The SS-750 vessel was first named by German website T-Online and the open source intelligence analyst Oliver Alexander as being one of six Russian ships that appeared to divert from an exercise in the Baltic Sea to sail close to the sabotage site.
A Danish patrol boat P524 Nymfen left harbour on the evening of September 21 and reached the sabotage site the next morning, according to Alexander, four days before the explosions. It is this patrol boat that took the pictures of the SS-750, according to the Danish newspaper Information, which first reported it.
A joint investigation by Nordic state broadcasters NRK, SVT, DR and Yle found evidence of three Russian ships sailing close to the pipelines in June and September: the SB-123 tugboat, the Sibiryakov research ship and a third unidentified vessel. Evidence came from radio messages supposedly from the boats as well as satellite data.

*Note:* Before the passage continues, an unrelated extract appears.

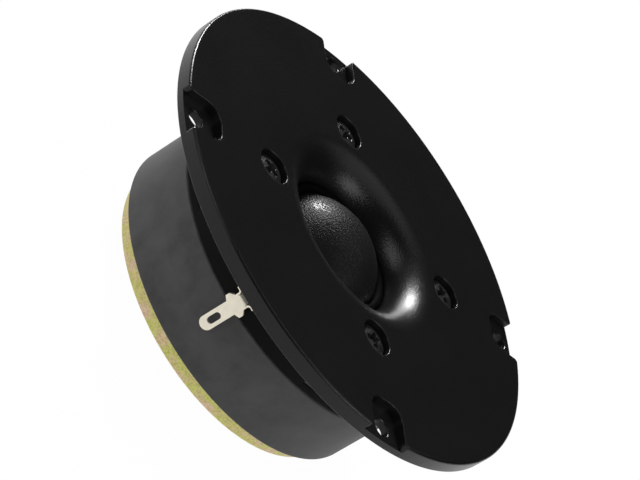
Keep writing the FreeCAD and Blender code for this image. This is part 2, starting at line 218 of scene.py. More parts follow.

Dmitry Peskov, spokesperson of President Vladimir Putin, told reporters on Tuesday that Russia wanted western countries to publish the evidence.
“The investigation of this terrorist attack should be transparent for everyone and it should be sped up. The world should know who was responsible for and carried out this,” Peskov said.
He dismissed suggestions that the Russian ship could have been involved in the attack. “Russian ships cross the Baltic, that’s normal, and there are hundreds of photographs of Russian ships” in the area, Peskov added.
The explosions in the twin Nord Stream pipelines occurred in the exclusive economic zones of Denmark and Sweden, but not in their territorial waters. Neither pipeline was in operation at the time as supplies in Nord Stream 1 had been halted earlier in September by Russia, and Nord Stream 2 was never started after Germany cancelled its approval process.
Western intelligence has been increasingly worried about Russia appearing to test the vulnerability of critical infrastructure in European countries. One of two fibre optic cables linking the Norwegian mainland with the Arctic archipelago of Svalbard was cut in January, with police blaming human activity. Russian fishing boats were observed repeatedly sailing over the cable in an unusual pattern but no one has been officially blamed for the sabotage yet.